Instruction
Output all lines exactly, with nothing added or dropped.

Data shown
------------------------

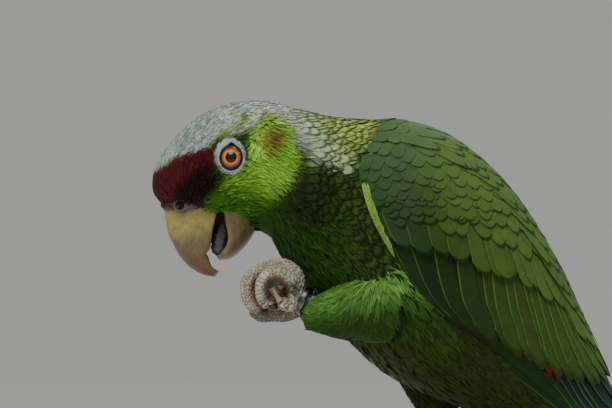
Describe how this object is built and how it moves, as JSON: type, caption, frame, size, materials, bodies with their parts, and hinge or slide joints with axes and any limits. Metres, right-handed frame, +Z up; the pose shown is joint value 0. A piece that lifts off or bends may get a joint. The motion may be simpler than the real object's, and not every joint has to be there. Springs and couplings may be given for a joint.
{
  "type": "lilac-crowned amazon parrot",
  "caption": "Still, life-size green parrot with a lilac crown and a raised foot curled as a fist, gripping a cut branch on a plain rod and round base.",
  "frame": {"origin": "middle of the stand base's underside", "axes": "+Z up, the bird faces -X, its left side is -Y"},
  "size_m": [0.2286, 0.14, 0.2532],
  "materials": {
    "head_plumage": "small overlapping feathers, lilac grey, maroon and bright green",
    "plumage": "overlapping green contour feathers with dark edges",
    "flight_feathers": "stiff green vanes with a shaft, faint sheen",
    "cere_skin": "dark grey bare skin round the nostrils",
    "bill_horn": "worn satin horn, ochre at the root and grey brown at the tip",
    "tongue_skin": "moist black grey skin",
    "eye_gloss": "wet clear surface over an orange iris and a black pupil",
    "bare_skin": "pale grey bare skin with fine folds",
    "foot_skin": "grey tan scaly skin",
    "claw_horn": "satin grey brown horn",
    "band_steel": "dark worn steel",
    "perch_bark": "rough bark with pale sawn ends",
    "rod_steel": "brushed steel",
    "base_wood": "dark oiled wood, satin"
  },
  "bodies": {
    "root": {"head": "head_plumage", "neck": "plumage", "trunk": "plumage", "cere": "cere_skin", "bill_upper": "bill_horn", "bill_lower": "bill_horn", "tongue": "tongue_skin", "eye_left": "eye_gloss", "eye_right": "eye_gloss", "eye_ring_left": "bare_skin", "eye_ring_right": "bare_skin", "wing_left_coverts": "flight_feathers", "wing_left_secondaries": "flight_feathers", "wing_left_primaries": "flight_feathers", "wing_right_coverts": "flight_feathers", "wing_right_secondaries": "flight_feathers", "wing_right_primaries": "flight_feathers", "tail": "flight_feathers", "thigh_left": "plumage", "thigh_right": "plumage", "tarsus_left": "foot_skin", "tarsus_right": "foot_skin", "toe_left_1": "foot_skin", "toe_left_2": "foot_skin", "toe_left_3": "foot_skin", "toe_left_4": "foot_skin", "toe_right_1": "foot_skin", "toe_right_2": "foot_skin", "toe_right_3": "foot_skin", "toe_right_4": "foot_skin", "claw_left_1": "claw_horn", "claw_left_2": "claw_horn", "claw_left_3": "claw_horn", "claw_left_4": "claw_horn", "claw_right_1": "claw_horn", "claw_right_2": "claw_horn", "claw_right_3": "claw_horn", "claw_right_4": "claw_horn", "leg_band": "band_steel", "perch": "perch_bark", "stand_rod": "rod_steel", "stand_base": "base_wood"}
  },
  "joints": []
}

------------------------

Expected answer
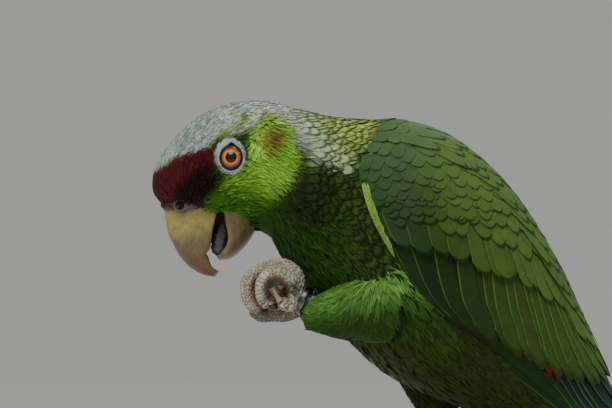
Describe how this object is built and how it moves, as JSON: type, caption, frame, size, materials, bodies with their parts, and hinge or slide joints with axes and any limits. Metres, right-handed frame, +Z up; the pose shown is joint value 0. A piece that lifts off or bends may get a joint. The motion may be simpler than the real object's, and not every joint has to be there. Springs and couplings may be given for a joint.
{
  "type": "lilac-crowned amazon parrot",
  "caption": "Still, life-size green parrot with a lilac crown and a raised foot curled as a fist, gripping a cut branch on a plain rod and round base.",
  "frame": {"origin": "middle of the stand base's underside", "axes": "+Z up, the bird faces -X, its left side is -Y"},
  "size_m": [0.2286, 0.14, 0.2532],
  "materials": {
    "head_plumage": "small overlapping feathers, lilac grey, maroon and bright green",
    "plumage": "overlapping green contour feathers with dark edges",
    "flight_feathers": "stiff green vanes with a shaft, faint sheen",
    "cere_skin": "dark grey bare skin round the nostrils",
    "bill_horn": "worn satin horn, ochre at the root and grey brown at the tip",
    "tongue_skin": "moist black grey skin",
    "eye_gloss": "wet clear surface over an orange iris and a black pupil",
    "bare_skin": "pale grey bare skin with fine folds",
    "foot_skin": "grey tan scaly skin",
    "claw_horn": "satin grey brown horn",
    "band_steel": "dark worn steel",
    "perch_bark": "rough bark with pale sawn ends",
    "rod_steel": "brushed steel",
    "base_wood": "dark oiled wood, satin"
  },
  "bodies": {
    "root": {"head": "head_plumage", "neck": "plumage", "trunk": "plumage", "cere": "cere_skin", "bill_upper": "bill_horn", "bill_lower": "bill_horn", "tongue": "tongue_skin", "eye_left": "eye_gloss", "eye_right": "eye_gloss", "eye_ring_left": "bare_skin", "eye_ring_right": "bare_skin", "wing_left_coverts": "flight_feathers", "wing_left_secondaries": "flight_feathers", "wing_left_primaries": "flight_feathers", "wing_right_coverts": "flight_feathers", "wing_right_secondaries": "flight_feathers", "wing_right_primaries": "flight_feathers", "tail": "flight_feathers", "thigh_left": "plumage", "thigh_right": "plumage", "tarsus_left": "foot_skin", "tarsus_right": "foot_skin", "toe_left_1": "foot_skin", "toe_left_2": "foot_skin", "toe_left_3": "foot_skin", "toe_left_4": "foot_skin", "toe_right_1": "foot_skin", "toe_right_2": "foot_skin", "toe_right_3": "foot_skin", "toe_right_4": "foot_skin", "claw_left_1": "claw_horn", "claw_left_2": "claw_horn", "claw_left_3": "claw_horn", "claw_left_4": "claw_horn", "claw_right_1": "claw_horn", "claw_right_2": "claw_horn", "claw_right_3": "claw_horn", "claw_right_4": "claw_horn", "leg_band": "band_steel", "perch": "perch_bark", "stand_rod": "rod_steel", "stand_base": "base_wood"}
  },
  "joints": []
}